Derby studied geology at Cornell University, obtaining his degree in 1873. While a student, he was invited in 1870 by his professor Charles Frederick Hartt (1840–1878) to follow him in study travel to Brazil (the Morgan Expedition), and returning with him in 1871, this time going to the Tapajós River in the Amazon. Just after his graduation, Derby accepted the post of assistant professor at Cornell and briefly substituted for Hartt during another travel to Brazil in 1874. In June of the same year, Derby defended his doctoral thesis on the carboniferous brachiopoda in the Amazon.

==Brazil==
When Hartt organized the first Geological Commission of the Empire of Brazil, Derby was nominated as its assistant and returned to Brazil in December 1875. In 1877, with the end of the Commission, Derby decided to stay in Brazil and accepted a post at the National Museum of Rio de Janeiro. He became also a member and director of the Geographic and Geological Commission of São Paulo from 1886 to 1904. This commission later originated the Astronomical and Geophysical Institute of the University of São Paulo. Derby founded also the first Botanical Gardens in São Paulo ("Horto Botânico"). In 1906 he was nominated to the Brazilian Geographic and Geological Survey.

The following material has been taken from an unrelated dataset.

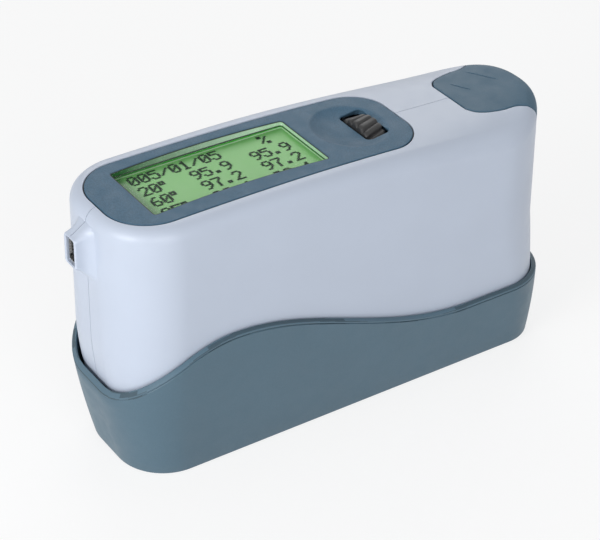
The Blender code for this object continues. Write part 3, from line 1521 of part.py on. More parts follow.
def make_materials():
    """Colours in linear light."""
    material("guide", (1.0, 0.5, 0.1), 0.5)
    return {
        "housing": material("pale_housing", (0.55, 0.62, 0.72), 0.35),
        "panel": material("slate_panel", (0.12, 0.18, 0.23), 0.5),
        "button": material("slate_button", (0.10, 0.15, 0.19), 0.5),
        "holder": material("slate_holder", (0.11, 0.17, 0.21), 0.45),
        "window": material("clear_window", (0.9, 0.95, 0.92), 0.08, 0.0, 0.3),
        "lcd": material("green_display", (0.22, 0.50, 0.18), 0.25),
        "backlight": material("green_backlight", (0.35, 0.75, 0.25), 0.4),
        "dark": material("black_plastic", (0.02, 0.022, 0.025), 0.5),
        "wheel": material("wheel_rubber", (0.015, 0.016, 0.018), 0.55),
        "board": material("green_board", (0.03, 0.16, 0.07), 0.45),
        "steel": material("bright_steel", (0.60, 0.60, 0.60), 0.3, 1.0),
        "brass": material("spring_brass", (0.70, 0.55, 0.30), 0.3, 1.0),
        "base": material("base_metal", (0.35, 0.37, 0.40), 0.4, 1.0),
        "tile": material("black_glass", (0.005, 0.005, 0.006), 0.03),
        "lens": material("lens_glass", (0.9, 0.95, 1.0), 0.03, 0.0, 0.35),
        "mirror": material("mirror_glass", (0.85, 0.87, 0.88), 0.03, 1.0),
        "cell": material("cell_wrap", (0.08, 0.09, 0.10), 0.3),
        "chip": material("chip_case", (0.02, 0.02, 0.02), 0.5),
        "lamp": material("lamp_holder", (0.20, 0.21, 0.22), 0.4),
        "sensor": material("sensor_holder", (0.05, 0.05, 0.06), 0.4),
    }


def main():
    clear_scene()
    finish = make_materials()

    holder = holder_shell(finish["holder"])
    tile_cradle(finish["dark"])
    calibration_tile(finish["tile"])
    cradle_screws(finish["steel"])

    meter = pivot("meter_lift", (0, 0, METER_BOTTOM))
    shapes = housing_shapes()
    pieces = [
        housing("front_housing", -1, shapes, finish["housing"]),
        housing("rear_housing", 1, shapes, finish["housing"]),
        *housing_screws(finish["steel"]),
        top_panel(finish["panel"]),
        display_window(finish["window"]),
        *display_pieces(finish["lcd"], finish["backlight"], finish["dark"], finish["board"]),
        *display_screws(finish["steel"]),
        chassis(finish["dark"]),
        wheel_board(finish["board"]),
        key_switch("click_switch", click_switch_place(), click_switch_height(), finish["dark"]),
        button_guide(finish["dark"]),
        return_spring(finish["steel"]),
        key_switch("measure_switch", (stem_x(), 0, guide_top() + GAP), SWITCH_HEIGHT, finish["dark"]),
        *data_socket(finish["steel"], finish["board"]),
        optics_block(finish["dark"]),
        *optics(finish["lamp"], finish["sensor"], finish["lens"], finish["mirror"]),
        main_board(finish["board"]),
        *board_screws(finish["steel"]),
        *battery_pieces(finish["dark"], finish["cell"], finish["brass"]),
        battery_cover(finish["base"]),
        base_plate(finish["base"]),
        *base_screws(finish["steel"]),
    ]
    carry(meter, *pieces)

    button_axis = pivot("button_press", (stem_x(), 0, crown_height(stem_x())))
    carry(button_axis, operate_button(finish["button"]))
    wheel_press = pivot("wheel_press", (WHEEL_X, 0, fork_bottom()))
    carry(wheel_press, wheel_fork(finish["dark"]), encoder(finish["chip"]))
    wheel_turn = pivot("wheel_turn", (WHEEL_X, 0, wheel_axis()))
    carry(wheel_turn, jog_wheel(finish["wheel"]), wheel_axle(finish["steel"]))
    carry(wheel_press, wheel_turn)
    carry(meter, button_axis, wheel_press)
    carry(holder, meter)


main()
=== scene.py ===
# %% [markdown]
# # A gloss meter standing in its holder
# The object is a small hand-held meter that shines light on a surface and reads how much of it comes back.
# It stands in a dark holder with a wavy rim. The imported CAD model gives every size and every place. The cells
# below load it, rebuild the pieces that show as finer meshes from the same curves, and give each one its finish.

import math
import re

import bmesh
import bpy
from mathutils import Matrix, Vector


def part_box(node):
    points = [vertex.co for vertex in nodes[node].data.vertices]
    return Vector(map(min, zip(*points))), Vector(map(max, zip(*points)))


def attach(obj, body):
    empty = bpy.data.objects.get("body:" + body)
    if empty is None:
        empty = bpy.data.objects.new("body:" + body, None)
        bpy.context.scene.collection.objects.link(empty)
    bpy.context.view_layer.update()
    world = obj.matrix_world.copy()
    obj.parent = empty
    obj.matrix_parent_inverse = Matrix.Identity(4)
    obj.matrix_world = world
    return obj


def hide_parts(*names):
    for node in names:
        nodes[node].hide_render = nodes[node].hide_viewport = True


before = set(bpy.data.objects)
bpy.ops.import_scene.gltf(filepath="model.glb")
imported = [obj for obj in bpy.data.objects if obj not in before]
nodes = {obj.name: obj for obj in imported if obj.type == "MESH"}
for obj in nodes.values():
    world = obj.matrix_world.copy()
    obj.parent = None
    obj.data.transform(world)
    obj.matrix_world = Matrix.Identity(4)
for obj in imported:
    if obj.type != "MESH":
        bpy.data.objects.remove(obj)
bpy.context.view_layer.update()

# %% [markdown]
# ## The camera
# A long lens from far off keeps the edges of the meter nearly parallel. The camera looks at a point inside the
# meter from the left front and from above, and it is rolled by about one degree.

# %% Camera
AZIMUTH = math.radians(33.942)
ELEVATION = math.radians(33.829)
ROLL = math.radians(0.9337)
TARGET = Vector((-0.00344, 0.0, 0.041477))
DISTANCE = 0.64673

flat = math.cos(ELEVATION)
back = Vector((-math.sin(AZIMUTH) * flat, -math.cos(AZIMUTH) * flat, math.sin(ELEVATION)))
level = Vector((math.cos(AZIMUTH), -math.sin(AZIMUTH), 0.0))
upward = back.cross(level)
right_hand = math.cos(ROLL) * level + math.sin(ROLL) * upward
head = -math.sin(ROLL) * level + math.cos(ROLL) * upward
lens = bpy.data.cameras.new("camera")
lens.lens = 124.51
lens.sensor_width = 36.0
lens.sensor_fit = "HORIZONTAL"
lens.clip_start = 0.01
camera = bpy.data.objects.new("camera", lens)
place = TARGET + DISTANCE * back
camera.matrix_world = Matrix([(right_hand[i], head[i], back[i], place[i]) for i in range(3)] + [(0, 0, 0, 1)])
bpy.context.scene.collection.objects.link(camera)
bpy.context.scene.camera = camera
print("camera at", [round(v, 3) for v in place])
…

Derby worked in many domains of the geological sciences, such as mineralogy, economic geology, physical geography, cartography, petrography, meteorology, archeology and paleontology.

===Publications===
He published 173 papers on the geology of Brazil from 1873 to 1915. He was also the publisher of one of the first geological maps of Brazil, in 1915.

==Personal life and death==
Derby never married and led a solitary existence, living mostly in hotel rooms. After the failure of an invitation by the state government of Bahia, he returned to Rio de Janeiro and committed suicide in a hotel room, on November 27, 1915, a few months after gaining Brazilian citizenship. He was 64 years old. After Derby's unexpected death, staff of the survey realised that they did not have any recent picture of him. They dispatched some men to Derby's hotel room, where they cleaned him up, sat him in a chair and photographed him, holding his eyes open with matchsticks.